FAQs - Data Centre Maintenance Services
Data centre maintenance services to keep critical infrastructure systems in server rooms and data halls available.
Critical infrastructure systems require regular inspection and preventative maintenance to ensure their resilience and availability. The main infrastructure systems in a server room or data centre including power (UPS and generators), cooling (air conditioners, CRACs, CRAHs, chillers and liquid cooling), and fire suppression systems. These critical infrastructure systems have consumables that require inspection and replacement on a regular basis. Their regular inspection, maintenance and service should be included within an annual maintenance contract which should also include 24/7 support and emergency call out.

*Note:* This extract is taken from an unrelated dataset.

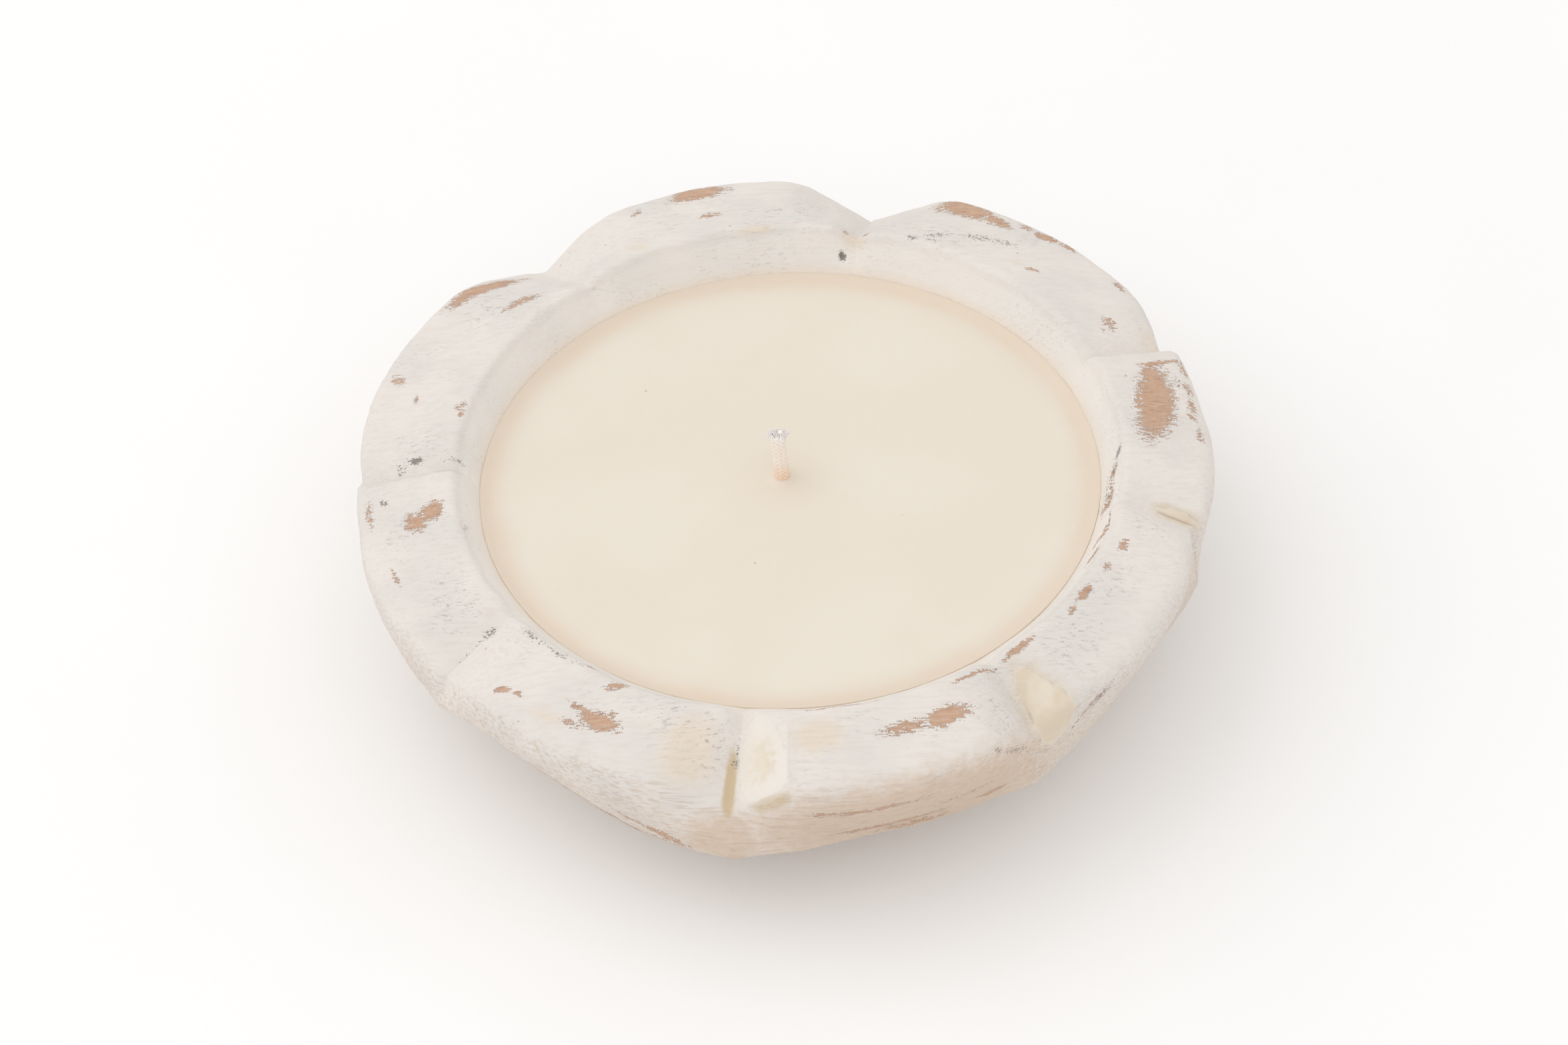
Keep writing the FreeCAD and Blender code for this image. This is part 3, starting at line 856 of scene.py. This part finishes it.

A single point of failure (SPoF) is a part of a system or product that will lead to downtime if it fails. Within a server room or data centre environment, critical infrastructure systems are designed and installed to remove single points of failure, using N+X configurations that provide redundancy in the system design. An N+1 system configuration, removes a single point of failure by providing a second system that can take over from the first, should there be a failure. Typical arrangements include modular UPS and cooling systems but if one of the ‘+X’ elements goes off-line, so that the system is reliant on its N (single) system, then the system has a single point of failure. Regular data centre inspection and system maintenance can identify and help to prevent single points of failures.
The primary source of data centre downtime is a failure within the critical power supply. Critical power is the pathway that connects the building incomer to the IT load (servers, storage, and networking devices) and will consist of LV switchboards, sub-distribution switchgear, standby power generators, uninterruptible power supplies and power distribution units. Failure can occur within any of these systems if they are not regularly inspected and maintained as part of data centre maintenance contract. The most common cause of UPS failure are the batteries maintaining sufficient charge to provide long enough for the generator to start. The second most common cause of downtime in a data centre is failure of the generator to start (open circuit-breakers, failed starter battery or fuel contamination). Regular testing, inspection (including thermal imaging), and maintenance will help to prevent failures and ensure system resilience.